(EXERCISE BRIEF) Will you repeat only the lines beginning at the one that mentions "32, 20, 0, [10, 8]), knit);" and ending at the one that mentions "if empty is", both of them included, exactly?

(INFORMATION PROVIDED)
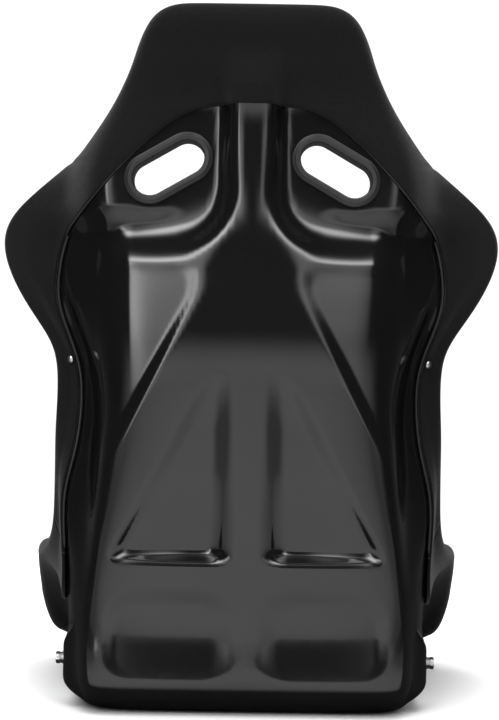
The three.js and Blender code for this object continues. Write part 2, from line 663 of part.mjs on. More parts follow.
const seamX = naturalSpline(
  [0, 2, 5, 6, 7, 8, 9, 10, 11, 12, 13, 14, 15, 16],
  [172, 176, 172, 164, 156, 150, 142, 134, 132, 128, 101, 78, 66, 50]);
const PAD_MARGIN = 5;
const LOOP_THICK = 2;
const LOOP_LIFT = LOOP_THICK;

function loopStrip(side) {
  const strip = new THREE.BoxGeometry(50, 220, LOOP_THICK);
  strip.translate(side * 95, -60, WALL + GAP + LOOP_THICK / 2);
  return strip;
}

// ---------------------------------------------------------------- rear hem trim
function hemTrim(side) {
  const points = [];
  for (let r = 9.2; r <= 15.2; r += 0.5) {
    const point = shellSurface(side * (hemU(r) - 0.014), hemT(r), -(GAP + 3));
    points.push(point);
  }
  const section = new THREE.Shape();
  section.absarc(0, 0, 1.5, 0, 2 * Math.PI, false);
  return new THREE.ExtrudeGeometry(section, {
    steps: 22, curveSegments: 3, bevelEnabled: false, extrudePath: new THREE.CatmullRomCurve3(points),
  });
}

function hemRivet(side) {
  const outline = [[0, 0], [5, 0], [5, 0.8], [3.6, 2.2], [1.8, 2.8], [0, 3]];
  const profile = outline.map(([x, y]) => new THREE.Vector2(x, y));
  const rivet = new THREE.LatheGeometry(profile, 14);
  const r = 12.15;
  const u = side * (hemU(r) + 0.01);
  const place = shellSurface(u, hemT(r), -(SOFT_GAP + COVER_REAR + 3));
  const up = new THREE.Vector3(0, 1, 0);
  const turn = new THREE.Quaternion().setFromUnitVectors(up, mouldNormal(u, hemT(r)));
  rivet.applyQuaternion(turn);
  rivet.translate(place.x, place.y, place.z);
  return rivet;
}

// ---------------------------------------------------------------- assembly
const seat = new THREE.Group();

const finish = (color, roughness, metalness = 0) => () =>
  new THREE.MeshStandardMaterial({ color, roughness, metalness });
const gelcoat = finish('#08080a', 0.08);
const knit = finish('#151517', 0.9);
const moulding = finish('#1b1c1e', 0.45);
const zinc = finish('#b9bcc0', 0.35, 1);
const nylon = finish('#101011', 0.85);

function addPiece(name, geometry, material) {
  const mesh = new THREE.Mesh(geometry, material());
  mesh.name = name;
  seat.add(mesh);
}

const landLength = LAND.rearY - LAND.frontY - 8;

// Box over a side land between two distances from the centre plane, `grow` larger than the land.
function landBox(side, from, to, grow) {
  const box = new THREE.BoxGeometry(to - from, landLength + 2 * grow, 2 * LAND.halfHeight + 2 * grow);
  box.translate(side * (from + to) / 2, (LAND.rearY + LAND.frontY) / 2, LAND.z);
  return box;
}

// The lands are full flat plates of laminate, so that brackets outside and the steel inside seat on them.
function withLands(blank) {
  const sides = [1, -1];
  let solid = toManifold(blank);
  for (const side of sides) {
    solid = solid.add(toManifold(landBox(side, LAND.x - WALL, LAND.x, 0)));
    solid = solid.subtract(toManifold(landBox(side, LAND.x, LAND.x + 14, 0)));
    solid = solid.subtract(toManifold(landBox(side, BOLT.reach - 8, LAND.x - WALL, -1)));
  }
  const holes = sides.flatMap((side) => BOLT_Y.map((y) => sidePlug(side, y, BOLT.hole, 190, 240, 16)));
  return cut(fromManifold(solid), holes);
}

addPiece('shell', cut(withLands(laminate(0)), bothSlots), gelcoat);

// Room in the foam for the steel plate, its nuts and the bolt ends.
const foamPockets = (side) => [
  landBox(side, NUT.to - GAP, LAND.x, 0),
  ...BOLT_Y.map((y) => sidePlug(side, y, NUT.outer + GAP, BOLT.reach - GAP, NUT.to + 2, 16)),
];

addPiece('cover_front_lip', coverSolid(-LIP_SPOKE, LIP_SPOKE, 12, LIP_GAP), knit);
addPiece('cover_head', cut(coverSolid(HEAD_SPOKE, 2 * TOP_SPOKE - HEAD_SPOKE, 16), bothSlots), knit);
for (const [side, hand] of [[-1, 'left'], [1, 'right']]) {
  const range = (from, to) => (side > 0 ? [from, to] : [-to, -from]);
  const thigh = coverSolid(...range(LIP_SPOKE, THIGH_SPOKE), 11);
  addPiece(`thigh_bolster_${hand}`, cut(thigh, foamPockets(side)), knit);
  addPiece(`hip_bolster_${hand}`, coverSolid(...range(THIGH_SPOKE, HIP_SPOKE), 7), knit);
  const wing = coverSolid(...range(HIP_SPOKE, HEAD_SPOKE), 7);
  addPiece(`wing_cover_${hand}`, cut(wing, slotCutters(side)), knit);
  addPiece(`harness_bezel_rear_${hand}`, rearBezel(side), moulding);
  addPiece(`harness_bezel_front_${hand}`, frontBezel(side), moulding);
  addPiece(`hem_trim_${hand}`, hemTrim(side), moulding);
  addPiece(`hem_rivet_${hand}`, hemRivet(side), zinc);
  addPiece(`side_mount_plate_${hand}`, sidePlate(side), zinc);
  addPiece(`cushion_loop_strip_${hand}`, loopStrip(side), nylon);
  BOLT_Y.forEach((y, i) => {
    const end = ['front', 'rear'][i];
    addPiece(`side_bolt_${end}_${hand}`, boltSolid(side, y), zinc);
    addPiece(`flat_washer_${end}_${hand}`,
      ringAlongX(side, y, WASHER.flatOuter, FLAT_START, FLAT_START + WASHER.flatThick), zinc);
    addPiece(`spring_washer_${end}_${hand}`, springWasher(side, y), zinc);
    addPiece(`weld_nut_${end}_${hand}`, ringAlongX(side, y, NUT.outer, NUT.from, NUT.to, 6), zinc);
  });
}
const insideSeam = (station) => seamX(station) - PAD_MARGIN;
const cushionHalf = (station) => mix(166, 142, smoothstep(3.5, 6, station));
addPiece('seat_cushion', padSolid(1.2, 5.8, cushionHalf, 66, 44, LOOP_LIFT, [10, 12]), knit);
addPiece('lower_back_pad', padSolid(7.45, 9.9, insideSeam, 34, 20, 0, [10, 8]), knit);
addPiece('upper_back_pad', padSolid(9.96, 11.9, insideSeam, 32, 20, 0, [10, 8]), knit);
addPiece('head_pad', cut(padSolid(12.0, 14.5, insideSeam, 36, 20, 0, [10, 10]), bothSlots), knit);

export default seat;
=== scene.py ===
"""Racing seat seen from behind: gelcoat shell, wrapped fabric, pads, bezels and hardware.

Shapes are worked out in millimetres in the part's frame (+Z up, the seat faces -Y) and written in metres.
"""
import math

import bmesh
import bpy
import numpy as np
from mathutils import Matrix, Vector


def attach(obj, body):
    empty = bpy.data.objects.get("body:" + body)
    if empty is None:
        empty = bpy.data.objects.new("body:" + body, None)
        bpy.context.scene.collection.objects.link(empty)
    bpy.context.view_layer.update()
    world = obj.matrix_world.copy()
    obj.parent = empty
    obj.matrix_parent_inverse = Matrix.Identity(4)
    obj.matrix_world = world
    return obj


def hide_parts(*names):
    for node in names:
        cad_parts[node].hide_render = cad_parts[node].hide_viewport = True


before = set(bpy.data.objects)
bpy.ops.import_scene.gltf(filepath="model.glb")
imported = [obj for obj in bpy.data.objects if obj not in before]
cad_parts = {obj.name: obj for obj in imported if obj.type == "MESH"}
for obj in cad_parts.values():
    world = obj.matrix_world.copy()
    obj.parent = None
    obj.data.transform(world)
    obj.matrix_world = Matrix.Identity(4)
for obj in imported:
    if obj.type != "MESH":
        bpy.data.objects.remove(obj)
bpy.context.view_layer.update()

MM = 0.001

# ---------------------------------------------------------------- driving dimensions, as in the CAD
WALL = 5.0
GAP = 0.45
SOFT_GAP = 3.0
COVER_EDGE = 8.0
COVER_REAR = 4.0
RIM_BUILD_UP = WALL / 2 + SOFT_GAP + COVER_EDGE
SLOT_X, SLOT_Z, SLOT_LENGTH, SLOT_WIDTH = 98.0, 642.0, 90.0, 40.0
SLOT_TILT = math.pi / 6
SLOT_REAR_Y, SLOT_FRONT_Y, SLOT_BLEND = 206.0, 160.0, 16.0
BEZEL_FACE, BEZEL_THICK, SLEEVE_WALL = 10.0, 7.0, 3.0
SLOT_ZONE = 80.0
LAND_X, LAND_Z, LAND_HALF, LAND_BLEND = 219.0, 54.0, 18.0, 30.0
LAND_FRONT, LAND_REAR = -214.0, 124.0
SHELF_Z, BLADE_Z, SPINE_HALF = 573.0, 526.0, 17.0
PLATE_THICK = 3.0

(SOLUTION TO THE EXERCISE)
addPiece('upper_back_pad', padSolid(9.96, 11.9, insideSeam, 32, 20, 0, [10, 8]), knit);
addPiece('head_pad', cut(padSolid(12.0, 14.5, insideSeam, 36, 20, 0, [10, 10]), bothSlots), knit);

export default seat;
=== scene.py ===
"""Racing seat seen from behind: gelcoat shell, wrapped fabric, pads, bezels and hardware.

Shapes are worked out in millimetres in the part's frame (+Z up, the seat faces -Y) and written in metres.
"""
import math

import bmesh
import bpy
import numpy as np
from mathutils import Matrix, Vector


def attach(obj, body):
    empty = bpy.data.objects.get("body:" + body)
    if empty is None:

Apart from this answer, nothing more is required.